What exactly do you mean by "large quake"?
 
Originally posted by G-Man
What exactly do you mean by "large quake"?

The last was 8.3- quakes of around that magnitude occur about once every 60-70 or so years in the Tokyo region. The last was in 1923. As they say- you do the math.
 
And what quakes are buildings in Tokyo built to stand?
 
What is the goverment/city administration doing about it? And what do ordinary people do?
 
God bless these poor souls, is this holiday season cursed or something? All kinds of tragics happen everywhere.
 
Originally posted by Mrogreturns
Estmated deaths for the next large quake in Tokyo run from multiple 100k to four million- of course that is from a population of around 30 mil, but even so...

I know (I studied that stuff), so I really HOPE you really get a lot of 6.something ones that do not let a HUGE one build up!
 
An earthquake of comparable strength in California kills 3, but in Iran, the death toll is put as high as possibly 10,000. Its good to be rich.
 
Originally posted by Dumb pothead
An earthquake of comparable strength in California kills 3, but in Iran, the death toll is put as high as possibly 10,000. Its good to be rich.

It's also good to live in a country where free media can discover such construction failures before a city dissapears and where the corruption isn't so high that construction regulation can't be imposed.
 
Earthquakes don't kill poeple, falling buildings do.
As for the next great Tokyo quake, they already have a name for it, what is it I do not recall. But the municipal government already has firefighting plans, detailed ones. They have already mapped out the most probable paths of the fire storms, and build a giant apartment block right in the middle of the path to try and stop it. Yes it's full of poeple. From what I've seen, metal shutters will close down over the buildings and sprinklers will cover every inch of the outside with cold water for as long as it will last. The plan is not to stop the firestorm, only delay it. I'm not the expert in this, I only recall seeing this on some Discovery Channel special on earthquakes.
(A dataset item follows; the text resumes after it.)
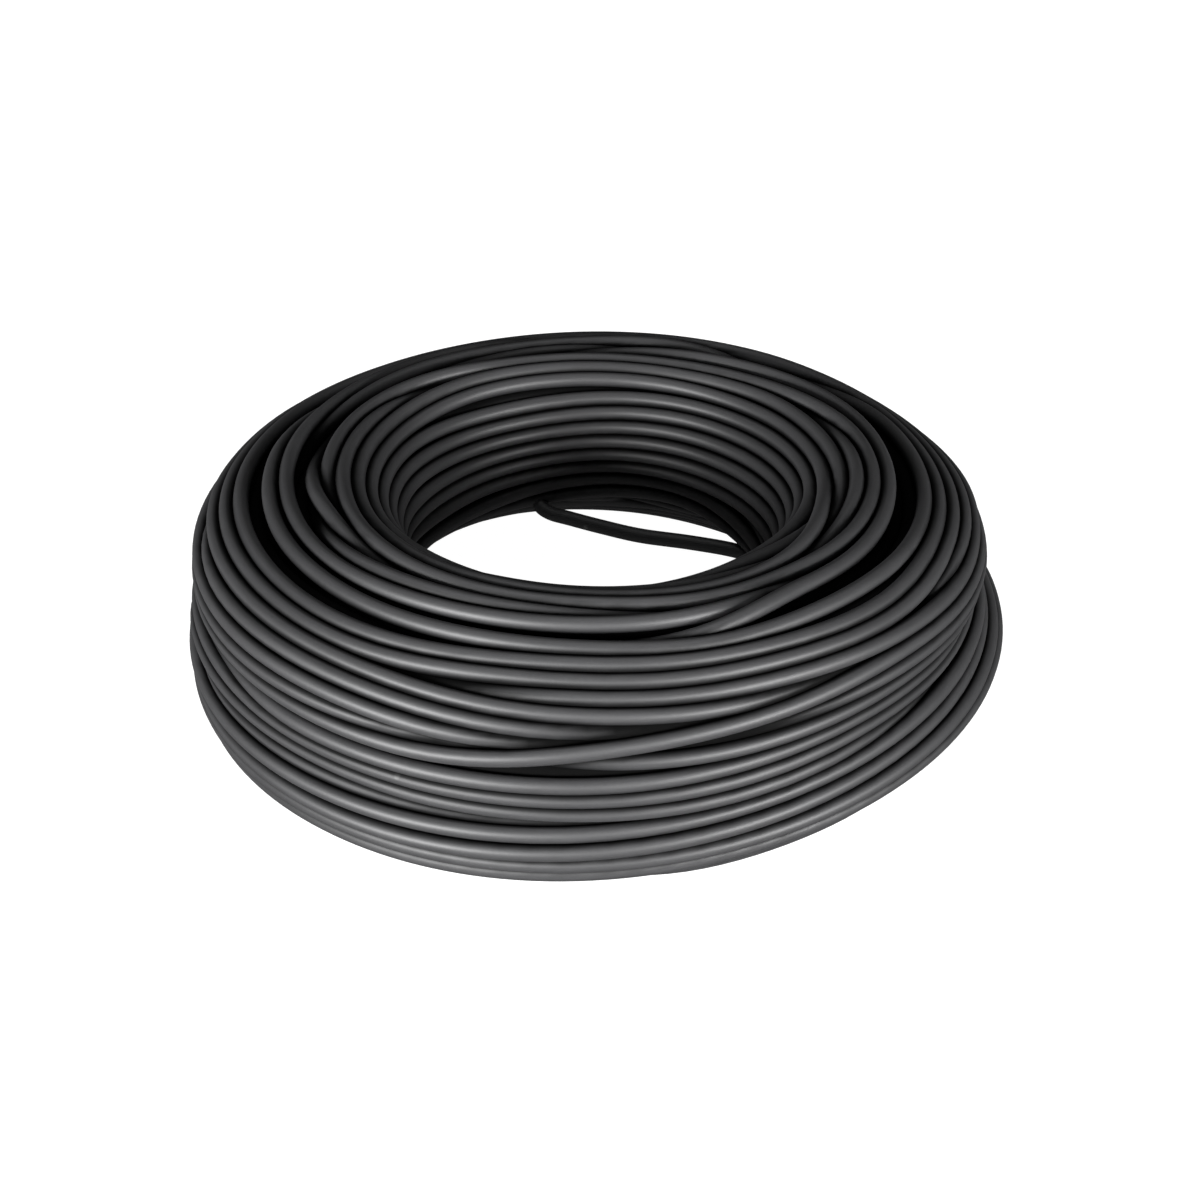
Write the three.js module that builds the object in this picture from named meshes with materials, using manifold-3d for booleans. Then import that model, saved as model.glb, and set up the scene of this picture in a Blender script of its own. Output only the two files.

As for earthquakes in general, you have to understand that thousands happen every year. Some are big, some are small. Most NEVER get reported because they are too far from any place of importance. The ones that do get reported are ANY that happen in rich countries with lots of media, and those in poorer countires that kill many unlucky poeple. As for tragedies during the holidays, call it coincidenc. Would you be saying the same thing had this and the California quake happened during an uneventful time during the year?
 
Originally posted by G-Man
It's also good to live in a country where free media can discover such construction failures before a city dissapears and where the corruption isn't so high that construction regulation can't be imposed.
Definitely. When corruption exists from the highest posts in the government all the way down to the street level, real change is impossible because everyone depends on graft to supplement their incomes. Why bother sending building inspectors who get paid like $20 a month to inspect a building site? We know whats going to happen: the guy running the building site hands him $40 (two months pay). One can hardly blame the civil servants, they arent paid a living wage, so theyre practically forced into corruption just to feed their families.
 
A damn shame that this happened. Officials are saying up to 20,000 may be dead. The last big earthquake to happen there killed some 35,000. That and they have those ancient, really huge buildings that are very much at risk.

It's odd and sad knowing that while I was sleeping or going to the bathroom or reading U.S. News that thousands of people were killed in something like that.

No need to start bashing the Iranian government. We all know how bad it is, but this isn't the place for it. Can't we just be sad over a horrific event without getting into politics and bad regimes?
 
I wasnt bashing the Iranian regime, I was just agreeing with Gman that corruption plays a big role in earthquake damage in the developing world. If all anybody said in this thread was "BOO-HOO:cry:" it would be pretty boring.
 
Originally posted by The Yankee
No need to start bashing the Iranian government. We all know how bad it is, but this isn't the place for it. Can't we just be sad over a horrific event without getting into politics and bad regimes?
True. Happened in Turkey as well some years ago. First, corruption is everywhere, and second, think about that not every country in the world has the resources of Japan to scrap and rebuild in the way the Japanese did.

I also recall a certain wedding incident in Israel, and there wasn't even an Earthquake...

This is a major non-political catastrophe that alot of human beings fell victim to. It is absolutely wrong to make it anything different. Next thing will be someone saying it's God's revenge for something.